### Goal of the exercise
Set down exactly, please, each line from the one containing "0.5, metalness: 0" through the one containing "if empty is", both lines included, and no other line.

### Information provided

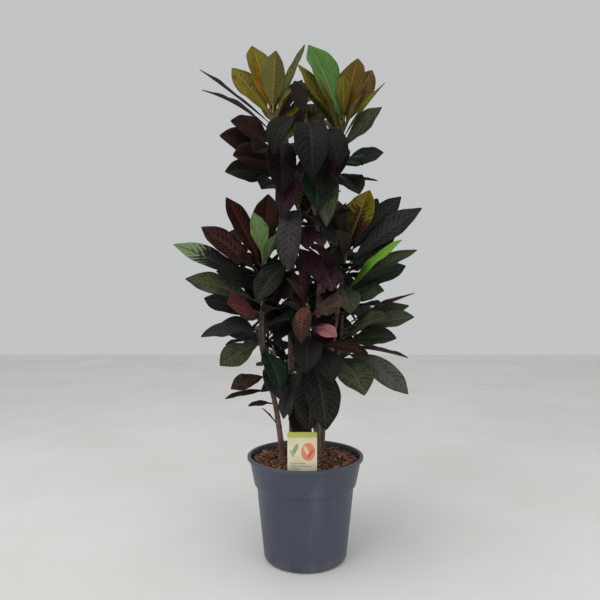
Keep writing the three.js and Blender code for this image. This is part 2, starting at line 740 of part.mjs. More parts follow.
// The stalk starts inside the stem, and the blade's first full section takes over from its end.
function leafSolid(leaf) {
  const stalk = [stalkSection(leaf, 0), stalkSection(leaf, leaf.stalk)];
  const blade = leaf.stations.map((t) => bladeSection(leaf, t));
  const points = [...stalk.flat(), ...blade.flat(), bladePoint(leaf, 1, 0)];
  const faces = [[0, 2, 1]];
  for (let i = 0; i < 3; i += 1) {
    const j = (i + 1) % 3;
    faces.push([i, j, j + 3], [i, j + 3, i + 3]);
  }
  faces.push([3, 4, 8], [3, 8, 7], [3, 7, 6], [4, 5, 9], [4, 9, 8], [5, 10, 9]);
  faces.push([5, 3, 6], [5, 6, 11], [5, 11, 10]);
  // Sides 4 and 5, above, are split along the same diagonals as 2 and 1, below, so a waved blade stays whole.
  for (let r = 6; r < 6 + 6 * leaf.stations.length; r += 6) {
    for (let i = 0; i < 6; i += 1) {
      const [a, b] = [r + i, r + ((i + 1) % 6)];
      if (r === 6 * leaf.stations.length) faces.push([a, b, points.length - 1]);
      else if (i > 3) faces.push([a, b, a + 6], [b, b + 6, a + 6]);
      else faces.push([a, b, b + 6], [a, b + 6, a + 6]);
    }
  }
  return solidOf(surface(points, faces));
}

function stemSolid(shoot) {
  return solidOf(loft(stemRings(shoot, STEM_SIDES, RING_SPACING)));
}

function leafyStem(stem) {
  const pieces = stem.shoots.flatMap((shoot) => [stemSolid(shoot), ...shoot.leaves.map(leafSolid)]);
  return wasm.Manifold.union(pieces).simplify(0.05);
}

// ---- Pot, compost and label -------------------------------------------------------------------------

function roundCorner(radius, size, z0, steps) {
  return Array.from({ length: steps + 1 }, (_, i) => {
    const a = (Math.PI / 2) * (i / steps);
    return [radius - size + size * Math.sin(a), z0 + size - size * Math.cos(a)];
  });
}

function potSolid() {
  const outer = [
    ...roundCorner(BODY_FOOT_RADIUS - 1, BASE_CORNER, 0, 3),
    [BODY_TOP_RADIUS, COLLAR_FOOT_Z - 5],
    [COLLAR_FOOT_RADIUS, COLLAR_FOOT_Z],
    [COLLAR_TOP_RADIUS, POT_HEIGHT - RIM_LIP_HEIGHT],
    [RIM_RADIUS, POT_HEIGHT - RIM_LIP_HEIGHT + 1],
    [RIM_RADIUS, POT_HEIGHT - 1.5],
    [RIM_RADIUS - 1.5, POT_HEIGHT],
  ];
  const inner = [
    [COLLAR_TOP_RADIUS - WALL, POT_HEIGHT],
    [COLLAR_FOOT_RADIUS - WALL, COLLAR_FOOT_Z + 1],
    [BODY_TOP_RADIUS - WALL, COLLAR_FOOT_Z - 4],
    ...roundCorner(BODY_FOOT_RADIUS - 1 - WALL, BASE_CORNER - WALL, WALL + 0.8, 1).reverse(),
  ];
  const profile = [[0, 0], ...outer, ...inner, [0, WALL + 0.8]].map(([r, z]) => new THREE.Vector2(r, z));
  const shell = new THREE.LatheGeometry(profile, POT_SIDES).rotateX(Math.PI / 2);
  const drains = Array.from({ length: DRAIN_HOLES }, (_, i) => {
    const a = (TAU * (i + 0.5)) / DRAIN_HOLES;
    const hole = new THREE.CylinderGeometry(DRAIN_RADIUS, DRAIN_RADIUS, 12, 8).rotateX(Math.PI / 2);
    return solidOf(hole.translate(DRAIN_RING * Math.cos(a), DRAIN_RING * Math.sin(a), 0));
  });
  return solidOf(shell).subtract(wasm.Manifold.union(drains));
}

// Inner radius of the pot at a height above its rounded corner.
function innerRadius(z) {
  const low = [BODY_FOOT_RADIUS - 1 - WALL, BASE_CORNER];
  const step = [BODY_TOP_RADIUS - WALL, COLLAR_FOOT_Z - 4];
  const ledge = [COLLAR_FOOT_RADIUS - WALL, COLLAR_FOOT_Z + 1];
  const top = [COLLAR_TOP_RADIUS - WALL, POT_HEIGHT];
  const between = ([r0, z0], [r1, z1]) => r0 + ((r1 - r0) * (z - z0)) / (z1 - z0);
  if (z > ledge[1]) return between(ledge, top);
  if (z > step[1]) return between(step, ledge);
  return between(low, step);
}

// Bark lumps: a few waves of unlike lengths, summed.
function lumps(x, y) {
  return (
    LUMP *
    (0.5 * Math.sin(0.21 * x + 1.3) * Math.cos(0.17 * y) +
      0.35 * Math.sin(0.43 * y + 0.29 * x) +
      0.3 * Math.cos(0.61 * x - 0.37 * y + 2.1))
  );
}

function soilSolid(holes) {
  const shrink = 1 / Math.cos(Math.PI / POT_SIDES); // the pot's facets reach in this much
  const ringAt = (z, radius, lumpy) =>
    Array.from({ length: SOIL_SIDES }, (_, k) => {
      const [x, y] = [radius * Math.cos((TAU * k) / SOIL_SIDES), radius * Math.sin((TAU * k) / SOIL_SIDES)];
      const share = 1 - radius / innerRadius(SOIL_Z);
      return [x, y, lumpy ? z + SOIL_MOUND * Math.sqrt(Math.max(share, 0)) + lumps(x, y) : z];
    });
  const fits = (z) => innerRadius(z) / shrink - SOIL_GAP;
  const top = fits(SOIL_Z - 4);
  const rings = [
    ringAt(SOIL_FOOT_Z, BODY_FOOT_RADIUS - WALL - BASE_CORNER, false),
    ringAt(BASE_CORNER + WALL, fits(BASE_CORNER + WALL) - 1, false),
    ringAt(COLLAR_FOOT_Z - 4, fits(COLLAR_FOOT_Z - 4), false),
    ringAt(COLLAR_FOOT_Z + 1.6, fits(COLLAR_FOOT_Z + 1.6), false),
    ringAt(SOIL_Z - 4, top, false),
    ...[0.97, 0.84, 0.68, 0.5, 0.3, 0.12].map((share) => ringAt(SOIL_Z, top * share, true)),
  ];
  const body = solidOf(loft(rings, [0, 0, SOIL_Z + SOIL_MOUND + lumps(0, 0)]));
  return body.subtract(wasm.Manifold.union(holes));
}

// A plain round hole for each cutting, and a slot for the label's stake.
function soilHoles() {
  const stems = STEMS.map(({ shoots: [{ path, thick }] }) => {
    const depth = 2 * (SOIL_Z - STEM_FOOT_Z + HOLE_GAP);
    const radius = (thick[0] + HOLE_GAP) / Math.cos(Math.PI / 12);
    const hole = new THREE.CylinderGeometry(radius, radius, depth, 12).rotateX(Math.PI / 2);
    return solidOf(hole.translate(path[0][0], path[0][1], SOIL_Z));
  });
  const depth = LABEL_THICKNESS + 2 * HOLE_GAP;
  const slot = new THREE.BoxGeometry(STAKE_WIDTH + 2 * HOLE_GAP, depth, 2 * STAKE_LENGTH + 2);
  const head = new THREE.BoxGeometry(LABEL_WIDTH + 2 * HOLE_GAP, depth, 2 * LABEL_HEAD_HEIGHT + 0.6);
  const z = LABEL_TOP_Z - LABEL_HEAD_HEIGHT;
  return [
    ...stems,
    solidOf(slot.translate(LABEL_X, LABEL_Y, z)),
    solidOf(head.translate(LABEL_X, LABEL_Y, LABEL_TOP_Z)),
  ];
}

function labelGeometry() {
  const [w, h, s, c] = [LABEL_WIDTH / 2, LABEL_HEAD_HEIGHT, STAKE_WIDTH / 2, LABEL_CORNER];
  const shape = new THREE.Shape();
  shape.moveTo(-w, c);
  shape.absarc(-w + c, c, c, Math.PI, 1.5 * Math.PI, false);
  shape.lineTo(-s, 0);
  shape.lineTo(-s, 12 - STAKE_LENGTH);
  shape.lineTo(0, -STAKE_LENGTH);
  shape.lineTo(s, 12 - STAKE_LENGTH);
  shape.lineTo(s, 0);
  shape.absarc(w - c, c, c, 1.5 * Math.PI, TAU, false);
  shape.absarc(w - c, h - c, c, 0, 0.5 * Math.PI, false);
  shape.absarc(-w + c, h - c, c, 0.5 * Math.PI, Math.PI, false);
  const cut = { depth: LABEL_THICKNESS, bevelEnabled: false, curveSegments: 3 };
  const flat = new THREE.ExtrudeGeometry(shape, cut);
  flat.rotateX(Math.PI / 2);
  return flat.translate(LABEL_X, LABEL_Y + LABEL_THICKNESS / 2, LABEL_TOP_Z - LABEL_HEAD_HEIGHT);
}

// ---- Assembly ---------------------------------------------------------------------------------------

growLeaves(STEMS);

const potLook = { color: 0x4a5361, roughness: 0.5, metalness: 0 };
const soilLook = { color: 0x4a2c22, roughness: 1, metalness: 0 };
const labelLook = { color: 0xd9d3a4, roughness: 0.35, metalness: 0 };
const leafLook = { color: 0x2c2a2a, roughness: 0.35, metalness: 0 };

const croton = new THREE.Group();
croton.name = "potted_croton";
croton.add(named("pot", geometryOf(potSolid()), potLook));
croton.add(named("soil", geometryOf(soilSolid(soilHoles())), soilLook));
croton.add(named("plant_label", labelGeometry(), labelLook));
for (const stem of STEMS) croton.add(named(stem.name, geometryOf(leafyStem(stem)), leafLook));

export default croton;
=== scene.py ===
# Potted croton, dressed: turned pot, bark compost, printed plant label, and four leafy stems with
# veined, waved leaves. Lengths of the plant are in millimetres until a mesh is made. Each leaf stands
# where its plainer solid stands, because the same rule sets both.

import math

import bpy
import numpy as np
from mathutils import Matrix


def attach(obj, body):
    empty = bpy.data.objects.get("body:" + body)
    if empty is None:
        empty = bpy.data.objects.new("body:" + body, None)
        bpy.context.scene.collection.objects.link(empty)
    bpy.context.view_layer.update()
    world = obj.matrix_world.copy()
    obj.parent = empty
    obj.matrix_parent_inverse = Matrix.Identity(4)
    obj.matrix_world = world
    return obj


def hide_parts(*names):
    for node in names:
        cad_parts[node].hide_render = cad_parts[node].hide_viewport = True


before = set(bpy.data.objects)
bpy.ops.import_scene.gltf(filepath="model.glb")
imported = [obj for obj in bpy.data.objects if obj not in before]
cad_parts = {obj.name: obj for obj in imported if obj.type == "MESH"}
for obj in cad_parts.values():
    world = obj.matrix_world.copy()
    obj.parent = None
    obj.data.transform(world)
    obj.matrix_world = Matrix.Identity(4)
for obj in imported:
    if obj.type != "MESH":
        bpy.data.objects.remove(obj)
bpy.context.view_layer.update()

# ---- Sizes, as in the solids ---------------------------------------------------------------------

POT_HEIGHT, RIM_RADIUS, RIM_LIP_HEIGHT = 200, 115, 6
COLLAR_TOP_RADIUS, COLLAR_FOOT_RADIUS, COLLAR_FOOT_Z = 110.3, 100.8, 146
BODY_TOP_RADIUS, BODY_FOOT_RADIUS, BASE_CORNER, WALL = 95.8, 83, 8, 2
DRAIN_HOLES, DRAIN_RADIUS, DRAIN_RING, DRAIN_CUT = 8, 5, 62, (-4, 6)
SOIL_Z, SOIL_MOUND, LUMP = 191, 5, 2.6
STEM_FOOT_Z, RING_SPACING = 112, 48
LABEL_WIDTH, LABEL_TOP_Z, LABEL_HEAD_HEIGHT, LABEL_THICKNESS, LABEL_CORNER = 54, 266, 72, 0.9, 3
STAKE_WIDTH, STAKE_LENGTH, LABEL_X, LABEL_Y = 14, 44, -6.5, -93
BLADE_THICKNESS, RIB_DEPTH = 0.9, 0.9
STATIONS = (0.3, 0.6, 0.85)
LOWEST_LEAF_Z, CLEARANCE, STEM_CLEARANCE = 214, 2.4, 2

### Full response
const potLook = { color: 0x4a5361, roughness: 0.5, metalness: 0 };
const soilLook = { color: 0x4a2c22, roughness: 1, metalness: 0 };
const labelLook = { color: 0xd9d3a4, roughness: 0.35, metalness: 0 };
const leafLook = { color: 0x2c2a2a, roughness: 0.35, metalness: 0 };

const croton = new THREE.Group();
croton.name = "potted_croton";
croton.add(named("pot", geometryOf(potSolid()), potLook));
croton.add(named("soil", geometryOf(soilSolid(soilHoles())), soilLook));
croton.add(named("plant_label", labelGeometry(), labelLook));
for (const stem of STEMS) croton.add(named(stem.name, geometryOf(leafyStem(stem)), leafLook));

export default croton;
=== scene.py ===
# Potted croton, dressed: turned pot, bark compost, printed plant label, and four leafy stems with
# veined, waved leaves. Lengths of the plant are in millimetres until a mesh is made. Each leaf stands
# where its plainer solid stands, because the same rule sets both.

import math

import bpy
import numpy as np
from mathutils import Matrix


def attach(obj, body):
    empty = bpy.data.objects.get("body:" + body)
    if empty is None:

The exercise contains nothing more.